No Price-Fixing Conspiracy Among Atlantic City Hotels, Says New Jersey Court

November 13, 2024

No Price-Fixing Conspiracy Among Atlantic City Hotels, Says New Jersey Court

Inside Class Actions reports that a New Jersey federal court recently dismissed Cornish-Adebiyi v. Caesars Entertainment, an antitrust class-action suit accusing multiple Atlantic City hotels of engaging in a price-fixing conspiracy using pricing algorithms. 

The plaintiffs alleged that the hotels had coordinated to set room prices through a “hub-and-spoke” model facilitated by software, but the court ruled that their allegations lacked sufficient factual support.

This decision follows a similar ruling from a Nevada court in Gibson v. Cendyn Group, which also rejected claims that hotel pricing software facilitated illegal coordination.

The claims in both cases rested on the accusation that the hotels’ use of a pricing algorithm created an unlawful agreement to fix room rates. The plaintiffs argued that the use of the software amounted per se to anti-competitive conduct.

Both the Nevada and New Jersey courts ruled that absent direct evidence of agreements between the hotels, “parallel conduct” indicative of collusion was necessary to show a coordinated scheme.

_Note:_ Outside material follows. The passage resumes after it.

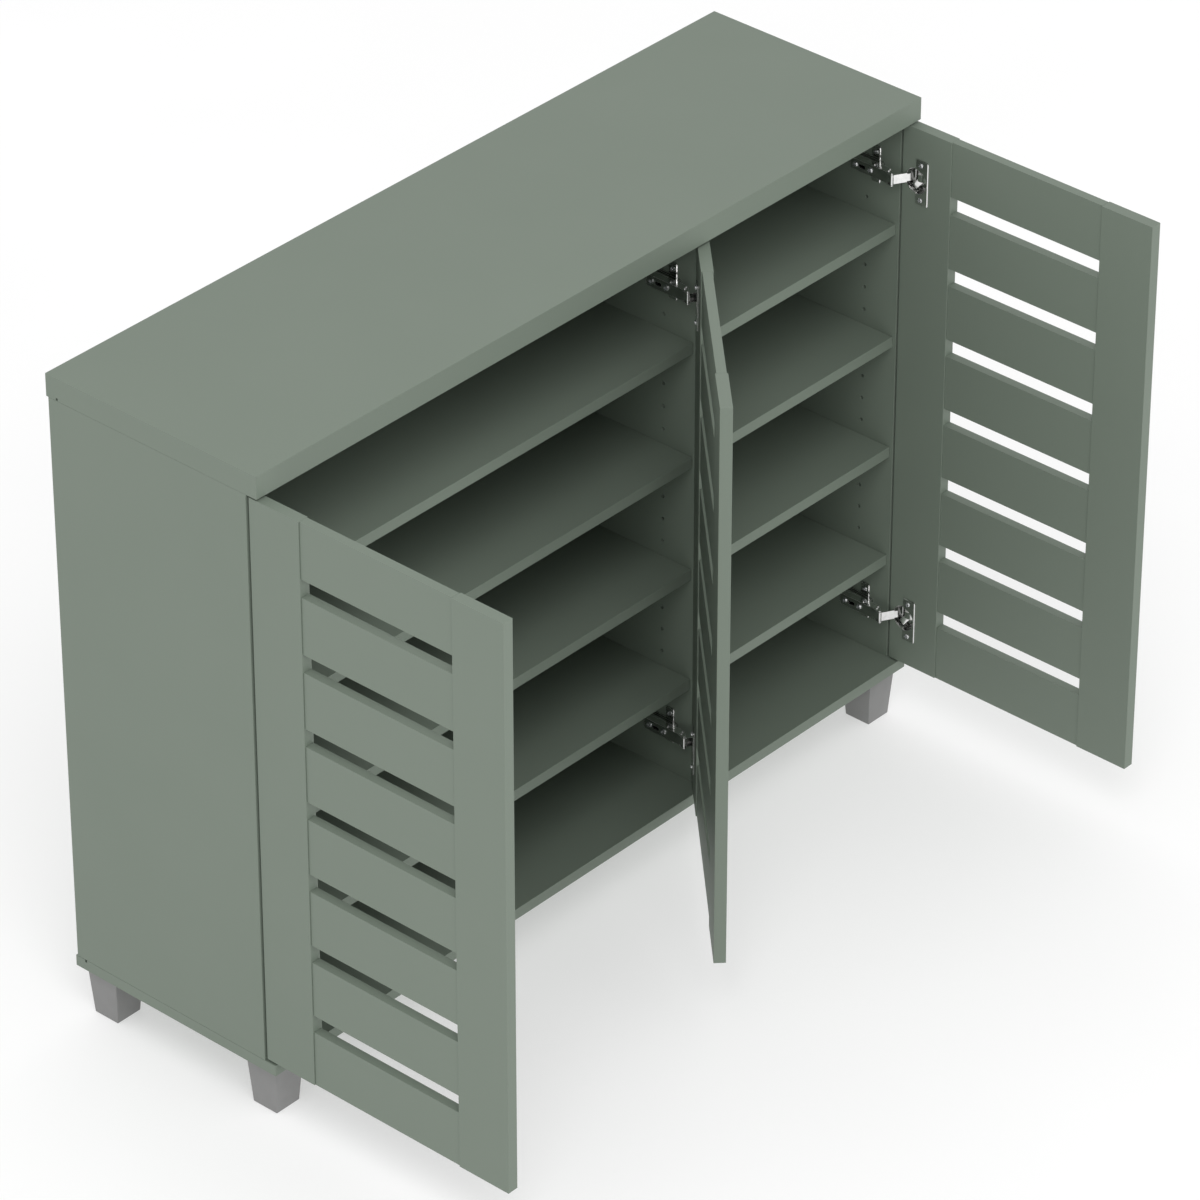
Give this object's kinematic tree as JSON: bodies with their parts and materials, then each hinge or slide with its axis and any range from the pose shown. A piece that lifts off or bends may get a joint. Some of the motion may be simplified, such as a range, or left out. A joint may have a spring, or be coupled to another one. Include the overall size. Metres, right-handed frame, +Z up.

The Nevada court found two significant flaws in the plaintiffs’ claims. First, the timeline of each hotel’s adoption of the software, spanning over fourteen years, was too varied to suggest simultaneous coordination. Second, the hotels retained discretion over room pricing rather than blindly following the algorithm’s recommendations, further weakening claims of collusion.

Law firms will note that the ruling emphasizes the evidentiary burden plaintiffs face when alleging an algorithm-driven price-fixing conspiracy. Both cases underscore the need for robust proof of explicit or closely aligned conduct among alleged conspirators.

The rulings also demonstrate judicial reluctance to apply antitrust liability without clear evidence of collusion or data-sharing among competitors.